Directions:
In the data that follows, count the lines in which the word "scene" occurs, and report that figure alone.

Data extract:
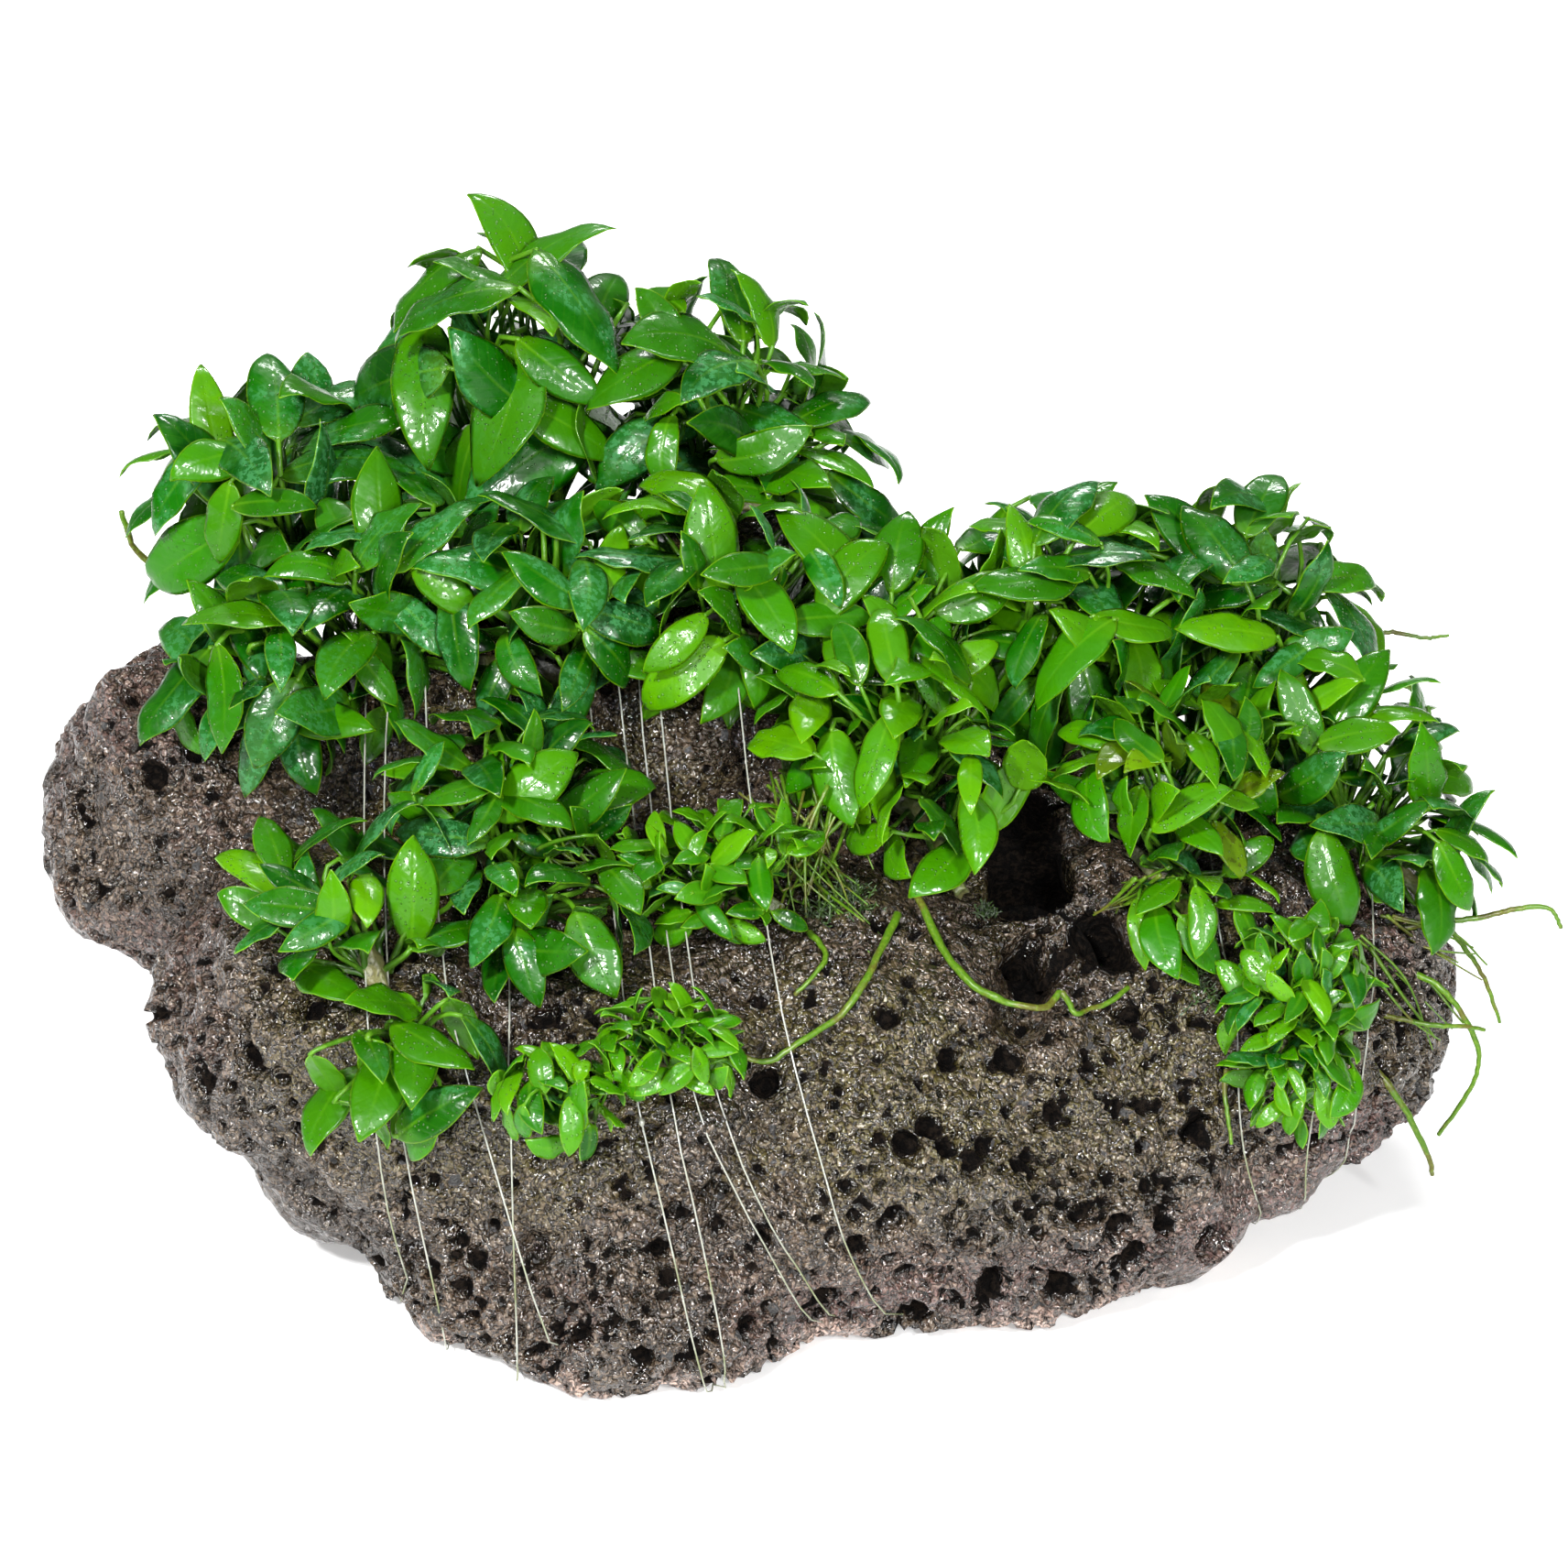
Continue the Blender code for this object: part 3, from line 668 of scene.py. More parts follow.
# Deep single holes on the front, painted black as shade by depth: place, radius and depth, in millimetres.
HOLES = [
    ((40, -8, 56), 7.5, 15.0), ((39, -22, 52), 4.0, 10.0),
    ((39, -27, 50), 3.8, 9.0), ((50, -22, 54), 4.0, 6.0),
    ((52, -25, 53), 3.6, 5.0), ((54, -32, 46), 2.6, 4.0),
    ((19, -57, 38), 2.6, 4.2), ((23, -55, 41), 2.4, 4.0), ((26, -56, 37), 2.4, 4.2),
    ((-2, -53, 47), 2.6, 4.2), ((60, -47, 17), 2.8, 5.0), ((70, -43, 10), 4.6, 8.0),
    ((32, -60, 14), 3.0, 5.0), ((21, -57, 5), 3.4, 5.0), ((44, -58, 9), 3.0, 4.5),
    ((42, -39, 46), 2.2, 3.4), ((48, -38, 41), 2.0, 3.2), ((16, -43, 53), 2.6, 4.0),
    ((28, -47, 48), 2.2, 3.4), ((36, -44, 45), 2.2, 3.4), ((55, -52, 14), 2.6, 4.0),
    ((-22, -71, 7), 2.4, 3.4), ((-50, -62, 20), 2.2, 3.2), ((-80, -40, 44), 3.2, 4.5),
    ((-74, -46, 36), 3.0, 4.5), ((84, -38, 22), 2.4, 3.6), ((-104, 10, 66), 2.6, 4.0),
]


# Cavities, sunk a little and painted black as shade: x and height up the view of the middle, half width and
# half height, in mm.
CAVES = [(38.5, 51.5, 7.2, 8.5), (39.2, 30.8, 3.6, 6.0), (49.5, 36.0, 4.0, 4.0)]


def spherical_pit(offsets, normal, radius, depth):
    """How far each point sinks into a round hole that opens at the middle."""
    flat = offsets - np.outer(offsets @ normal, normal)
    share = np.clip(np.linalg.norm(flat, axis=1) / radius, 0.0, 1.0)
    return depth * np.sqrt(1.0 - share ** 2)


def stone_mesh(node):
    """The CAD stone as a fine skin with dents, holes and thousands of open bubbles, and painted shade,
    darker with depth, kept per point for its holes and cavities.
    """
    mesh = remeshed("stone_surface", node, STONE_VOXEL)
    verts = coordinates(mesh)
    outward = normals(mesh)
    rng = np.random.default_rng(7)

    wander = np.array([
        noise.fractal(Vector(place) * 95.0, 0.9, 2.1, 4) for place in verts
    ])
    foot = np.clip(verts[:, 2] / (10 * MM), 0.0, 1.0)
    verts -= outward * (((wander * 1.5 + 0.5) * (0.25 + 0.75 * foot))[:, None] * MM)
    verts[:, 2] = np.maximum(verts[:, 2], 0.0)

    finder = KDTree(len(verts))
    for index, place in enumerate(verts):
        finder.insert(place, index)
    finder.balance()
    sink = np.zeros(len(verts))
    painted_shade = np.zeros(len(verts))

    # Sinks the points into a hole and paints shade there, darker with depth.
    def press(centre, radius, depth, shade):
        near = finder.find_range(centre, radius * 1.3)
        if not near:
            return
        index = np.array([item[1] for item in near])
        normal = unit(outward[index].mean(axis=0))
        depths = spherical_pit(verts[index] - np.asarray(centre), normal, radius, depth)
        sink[index] = np.maximum(sink[index], depths)
        painted_shade[index] = np.maximum(painted_shade[index], shade * depths / depth)

    for place, radius, depth in SCALLOPS:
        on_skin = verts[finder.find(Vector(place) * MM)[1]]
        near = finder.find_range(on_skin, radius * MM)
        index = np.array([item[1] for item in near])
        share = np.array([item[2] for item in near]) / (radius * MM)
        verts[index] -= outward[index] * ((1 - share ** 2) ** 2 * depth * MM)[:, None]
    for place, radius, depth in HOLES:
        on_skin = verts[finder.find(Vector(place) * MM)[1]]
        press(on_skin, radius * MM, depth * MM, 1.0)
    up_the_view = verts @ VIEW_UP
    for x, height, half_width, half_height in CAVES:
        away = np.hypot((verts[:, 0] - x * MM) / half_width, (up_the_view - height * MM) / half_height)
        inside = np.clip((1.15 * MM - away) / (0.3 * MM), 0.0, 1.0) * (verts[:, 1] < 15 * MM)
        # Painted shade: the cavities are darkened fully.
        painted_shade = np.maximum(painted_shade, inside)
        verts += inside[:, None] * np.array([0.0, 3.0 * MM, -2.0 * MM])
    low = np.clip(1.0 - verts[:, 2] / (42 * MM), 0.0, 1.0)
    right = np.clip((verts[:, 0] + 10 * MM) / (80 * MM), 0.0, 1.0)
    patches = np.array([
        noise.noise(Vector(place) * 55.0) for place in verts
    ])
    weight = 0.25 + 0.6 * low + 0.35 * right + 0.9 * np.clip(patches, 0.0, 1.0)
    weight /= weight.sum()
    for count, small, large in VESICLES:
        places = rng.choice(len(verts), size=count, replace=False, p=weight)
        sizes = small + (large - small) * rng.random(count) ** 1.8
        for place, size in zip(places, sizes):
            depth = size * (1.2 + 0.9 * rng.random())
            press(verts[place].copy(), size * MM, depth * MM, 0.35 + 0.65 * rng.random() ** 0.5)

    fine = np.array([
        noise.noise(Vector(place) * 520.0) + 0.6 * noise.noise(Vector(place) * 1100.0)
        for place in verts
    ])
    verts -= outward * (sink + (fine * 0.16 + 0.1) * MM)[:, None]
    verts[:, 2] = np.maximum(verts[:, 2], 0.0)
    set_coordinates(mesh, verts)

    mesh.calc_loop_triangles()
    body = bpy.data.objects.new("stone_fine", mesh)
    bpy.context.scene.collection.objects.link(body)
    fewer = body.modifiers.new("fewer", "DECIMATE")
    fewer.ratio = min(1.0, STONE_TRIANGLES / len(mesh.loop_triangles))
    fewer.use_collapse_triangulate = True
    made = with_modifiers(body)

    finder = KDTree(len(verts))
    for index, place in enumerate(verts):
        finder.insert(place, index)
    finder.balance()
    nearest = [finder.find(place)[1] for place in coordinates(made)]
    # The painted shade goes with the mesh as a per-point value.
    add_attribute(made, "pit_shade", painted_shade[nearest])
    return made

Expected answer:
2